The '80s was an amazing decade that brought us great music, MTV, cable TV, video game arcades, and so much more. Another thing this decade is known for is classic films that '80s kids hold near and dear. One movie which has a cult following and a kick a$$ soundtrack is Joel Schumacher's horror comedy, The Lost Boys.
Released in 1987, The Lost Boys derived its name from the Lost Boys in J. M. Barrie's stories about Peter Pan and Neverland, who, just like vampires, never grow up. Directed by Schumacher, also known for St. Elmo's Fire, was produced by Harvey Bernhard (Goonies). The film was a commercial success and credited for a shift in vampire culture by making them sexy and young. This inspired other films like Buffy the Vampire Slayer, other movies and shows, and music.
The movie included an ensemble cast that included Jason Patric, Kiefer Sutherland, Corey Haim, Jami Gertz, Corey Feldman, Edward Herrmann, Barnard Hughes, Dianne Wiest, Billy Wirth, Brooke McCarter, Alex Winter, and Jamison Newlander.
One thing that sets this movie apart is that the entire soundtrack is full of unforgettable songs sung by a long list of talented musicians.
The Lost Boys Soundtrack
Thomas Newman, who is well known for his numerous film scores, wrote the original score for the movie. Using a blend of orchestra and organ creates the eerie sound, giving off a Phantom of the Opera vibe.
In the '80s, girls loved a guy with great hair, and INXS frontman Michael Hutchence fell into this category. Add to that he could sing! When he and fellow Australian Jimmy Barnes came together to cover the Easybeat's "Good Times," it was the duet people didn't know they needed to hear. From the controlled screams to the upbeat tempo, this pairing made it an excellent song for car karaoke.
While listening to "Lost in the Shadows," did you get a bit of a Foreigner vibe? That's because Lou Gramm was the lead singer for that band for years. The powerful vocals give this one a dark, sexy feel, making it one of the favorite tracks on this soundtrack.
When Elton John and Bernie Taupin wrote "Don't Let the Sun Go Down on Me" in 1974 while preparing for John's Caribou album, do you think it ever crossed their minds that the song would be covered by The Who's frontman Roger Daltry for a movie about vampires? Unlikely. But the result was a fantastic version in which only Daltry's powerful voice could do justice to fit in this movie.
"Laying Down the Law" is another duo by Jimmy Barnes & INXS, an original song written by Barnes and most of the members of INXS. Another great piece appears during the scene when Sam (Haim) is meeting the Frog Brothers (Feldman and Newlander).

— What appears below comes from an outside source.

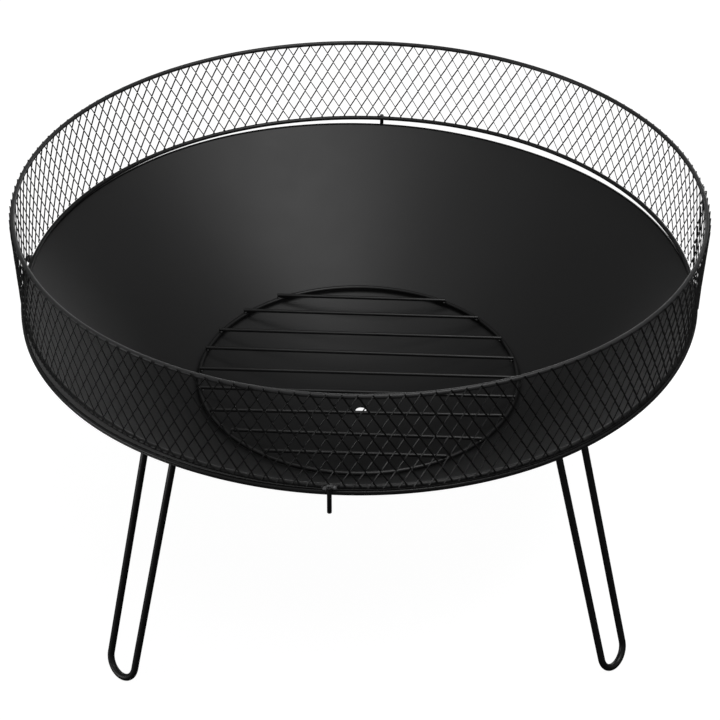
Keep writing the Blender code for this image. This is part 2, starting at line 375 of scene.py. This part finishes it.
def paint(name, dark, light, rough, spread, grain, grain_height, peel_height, worn):
    """Paint on steel, black, or lighter where a highlight is painted into it: cloudy tone, uneven
    gloss, fine grain, orange peel and thin spots.
    """
    material = bpy.data.materials.new(name)
    material.use_nodes = True
    nodes = material.node_tree.nodes
    links = material.node_tree.links
    shader = nodes["Principled BSDF"]
    place = nodes.new("ShaderNodeTexCoord")

    def noise(scale, detail, roughness):
        node = nodes.new("ShaderNodeTexNoise")
        node.inputs["Scale"].default_value = scale
        node.inputs["Detail"].default_value = detail
        node.inputs["Roughness"].default_value = roughness
        links.new(place.outputs["Object"], node.inputs["Vector"])
        return node

    def ramp(source, low, high, low_colour, high_colour):
        node = nodes.new("ShaderNodeValToRGB")
        node.color_ramp.elements[0].position = low
        node.color_ramp.elements[0].color = low_colour
        node.color_ramp.elements[1].position = high
        node.color_ramp.elements[1].color = high_colour
        links.new(source, node.inputs["Fac"])
        return node

    def grey(value):
        return (value, value, value * 1.02, 1.0)

    cloud = noise(CLOUD_SCALE, 5.0, 0.55)
    tone = ramp(cloud.outputs["Fac"], 0.3, 0.7, grey(dark), grey(light))
    specks = noise(SPECK_SCALE, 3.0, 0.6)
    thin = ramp(specks.outputs["Fac"], 0.66, 0.76, CLEAR, (1, 1, 1, 1))
    patches = noise(PATCH_SCALE, 4.0, 0.6)
    where = ramp(patches.outputs["Fac"], 0.56, 0.72, CLEAR, (worn, worn, worn, 1))
    both = nodes.new("ShaderNodeMath")
    both.operation = "MULTIPLY"
    links.new(thin.outputs["Color"], both.inputs[0])
    links.new(where.outputs["Color"], both.inputs[1])
    wear = nodes.new("ShaderNodeMix")
    wear.data_type = "RGBA"
    links.new(both.outputs[0], wear.inputs["Factor"])
    links.new(tone.outputs["Color"], wear.inputs["A"])
    wear.inputs["B"].default_value = BARE_STEEL
    links.new(wear.outputs["Result"], shader.inputs["Base Color"])

    smear = noise(SMEAR_SCALE, 6.0, 0.6)
    gloss = nodes.new("ShaderNodeMapRange")
    gloss.inputs["From Min"].default_value = 0.3
    gloss.inputs["From Max"].default_value = 0.7
    gloss.inputs["To Min"].default_value = rough - spread
    gloss.inputs["To Max"].default_value = rough + spread
    links.new(smear.outputs["Fac"], gloss.inputs["Value"])
    links.new(gloss.outputs["Result"], shader.inputs["Roughness"])

    fine = noise(grain, 3.0, 0.7)
    grain_bump = nodes.new("ShaderNodeBump")
    grain_bump.inputs["Strength"].default_value = 0.6
    grain_bump.inputs["Distance"].default_value = grain_height
    links.new(fine.outputs["Fac"], grain_bump.inputs["Height"])
    peel = noise(PEEL_SCALE, 2.0, 0.5)
    peel_bump = nodes.new("ShaderNodeBump")
    peel_bump.inputs["Strength"].default_value = 0.5
    peel_bump.inputs["Distance"].default_value = peel_height
    links.new(peel.outputs["Fac"], peel_bump.inputs["Height"])
    links.new(grain_bump.outputs["Normal"], peel_bump.inputs["Normal"])
    links.new(peel_bump.outputs["Normal"], shader.inputs["Normal"])
    shader.inputs["Metallic"].default_value = 0.0
    shader.inputs["IOR"].default_value = 1.5
    return material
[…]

"People are Strange" is an Echo and the Bunnymen cover of The Doors classic. This newer version has a bit more bounce than the original and is a perfect background song as viewers get exposed to the diversity of Santa Carla's residents. And who can forget the homage to Door singer Jim Morrison with the poster in the vampire cave?
Gerard McMann's "Cry Little Sister" is The Lost Boys' theme and is such a fitting song for this film. The hard-edged vocals, the eerie children's chorus, and the goth feel give the movie a darkness that is needed to keep the tone of what is going on in Santa Clara where there is only one thing Grandpa couldn't stomach "All the damn vampires."
"Power Play" is an original song by Eddie & the Tide and is more of a pop song than others featured on this soundtrack. It is played when David (Sutherland) and the boys enter Max's (Herrmann) video store, and he tells them never to enter the store again...hence the power play.
Who can forget that sweaty, oily ball of muscles on stage on the boardwalk, and who knew back then that Tom Cappello was really singing "I Still Believe?" This is a cover of The Call's song, and all these years later, Cappello still dresses the part and performs for Lost Boys fans. Cappello is also known for playing sax for Tina Turner and other musical accomplishments.
"Sometimes she shines, and I know Beauty has her way." Beautiful lyrics from Mummy Calls in "Beauty Has Her Way." This song plays when Michael (Patric) is getting to know Star (Gertz) and reflects his growing obsession with her.
The soundtrack ends with "To the Shock of Miss Louise" by Thomas Newman. It is a fantastic gypsy-esque carousel song that plays when the Boys are harassing the Surf Nazis on the boardwalk carousel and again when Michael confronts them, revealing their true identity.
If you have never listened to the soundtrack you really should. If you have never watched the movie, shame on you! You need to do this now.